Return To Reality

A new malaise has set in which is inhibiting the economy and will continue to inhibit value enhancement of substance for a long time. Obama and Congress seem to have thought they could just do what they wanted to push through their agenda and there would be no economic consequences. I think Nancy still does not get it, and she thinks she can still push through more economy killing legislation in the lame duck session, like card check, cap and tax, higher taxes on many of you reading this, and other things like these.
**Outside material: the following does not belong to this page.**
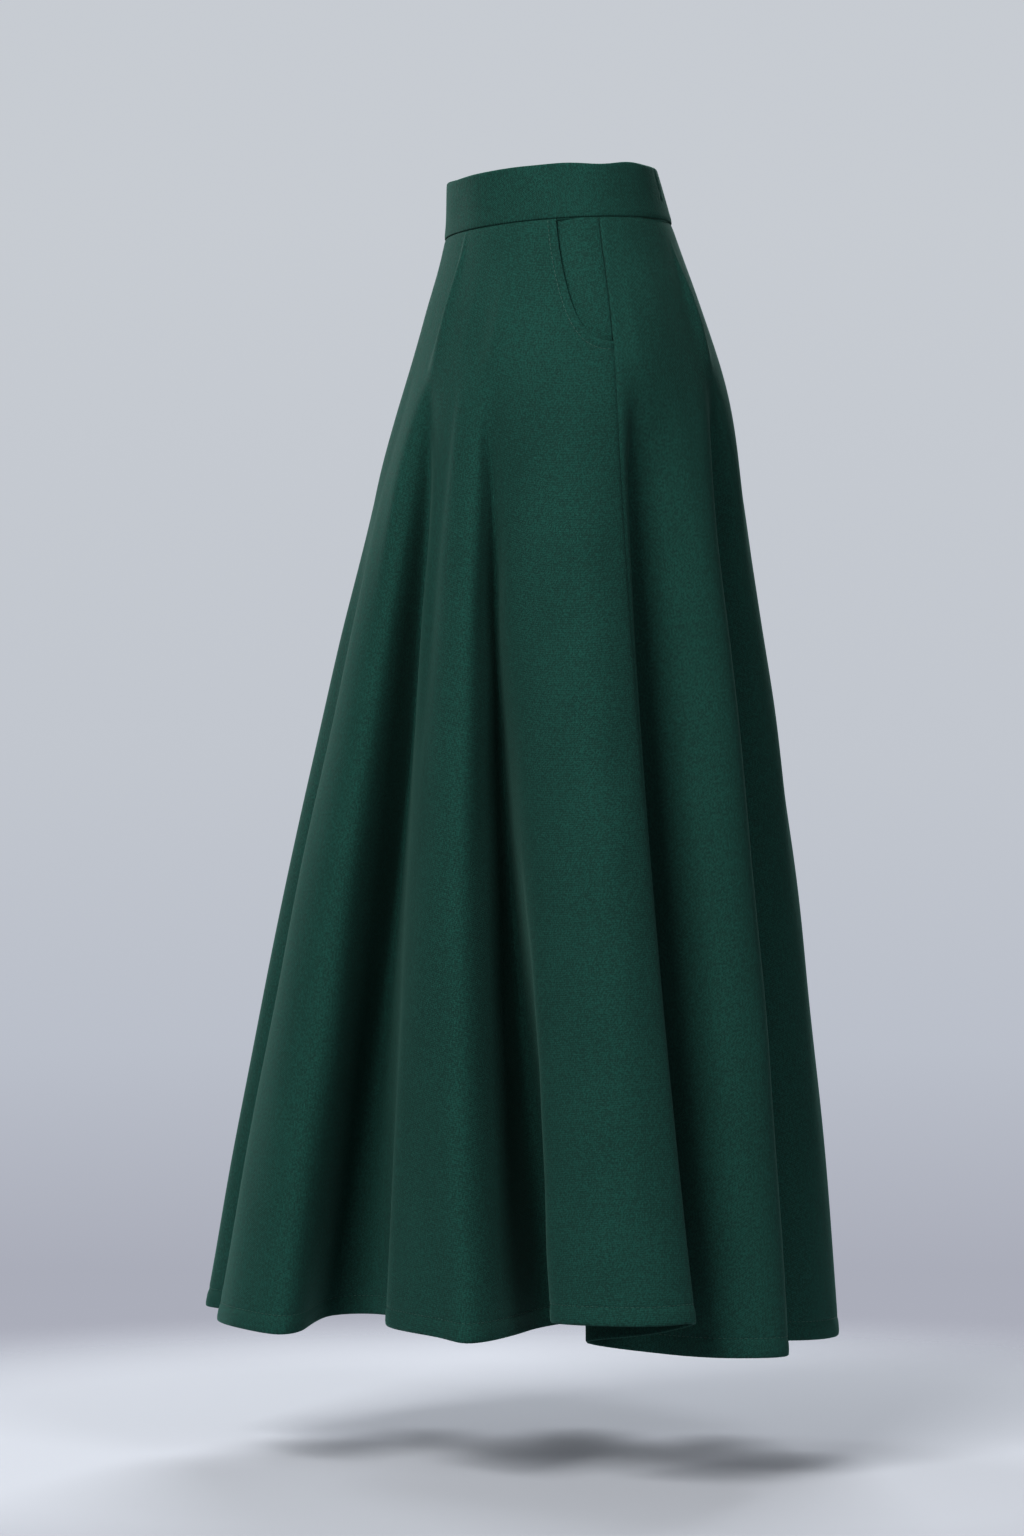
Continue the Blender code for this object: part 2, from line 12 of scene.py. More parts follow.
import bpy
import numpy as np
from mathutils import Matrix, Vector


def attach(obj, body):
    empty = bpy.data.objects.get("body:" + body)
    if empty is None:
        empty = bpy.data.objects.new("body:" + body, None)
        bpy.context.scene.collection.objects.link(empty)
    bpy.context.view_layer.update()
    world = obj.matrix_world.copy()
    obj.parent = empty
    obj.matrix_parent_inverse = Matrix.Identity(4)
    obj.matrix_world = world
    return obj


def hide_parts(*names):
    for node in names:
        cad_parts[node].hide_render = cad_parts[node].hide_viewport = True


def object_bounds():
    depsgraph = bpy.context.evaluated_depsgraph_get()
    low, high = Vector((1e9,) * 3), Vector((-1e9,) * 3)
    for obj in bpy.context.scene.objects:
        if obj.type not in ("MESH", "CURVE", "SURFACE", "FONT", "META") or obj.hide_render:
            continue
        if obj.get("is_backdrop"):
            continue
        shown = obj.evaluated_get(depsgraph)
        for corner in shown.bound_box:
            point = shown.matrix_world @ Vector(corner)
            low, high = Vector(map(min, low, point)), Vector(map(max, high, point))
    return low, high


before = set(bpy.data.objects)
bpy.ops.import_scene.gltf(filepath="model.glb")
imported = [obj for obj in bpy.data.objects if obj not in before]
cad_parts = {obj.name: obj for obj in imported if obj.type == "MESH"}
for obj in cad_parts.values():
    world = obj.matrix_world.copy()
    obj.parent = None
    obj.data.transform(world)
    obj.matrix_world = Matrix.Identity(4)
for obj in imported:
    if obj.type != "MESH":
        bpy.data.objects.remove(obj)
cad_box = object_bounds()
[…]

With the digital revolution, globalization, and a truly terrible education system in many cities in the US, it will be a long time to re-employ the millions who need to be working. The digital revolution is now materially impacting how jobs are done and the skills needed to get a good job. We are at the beginning of this revolution and it will severely impact those with a lesser quality education and it will be a very different skill set than many now possess who are older. Companies have extraordinary amounts of cash and will be more likely to spend it on capital equipment which does the job of those with less education and lesser skills. Computers do not get covered under the new healthcare bill. You can just fire the machine with no lawsuits by flipping the on off switch. You can yell at the computer with no law that says be nice. It is getting to where hiring an additional person becomes expensive and hard to terminate. Machines now think and even talk and take down information.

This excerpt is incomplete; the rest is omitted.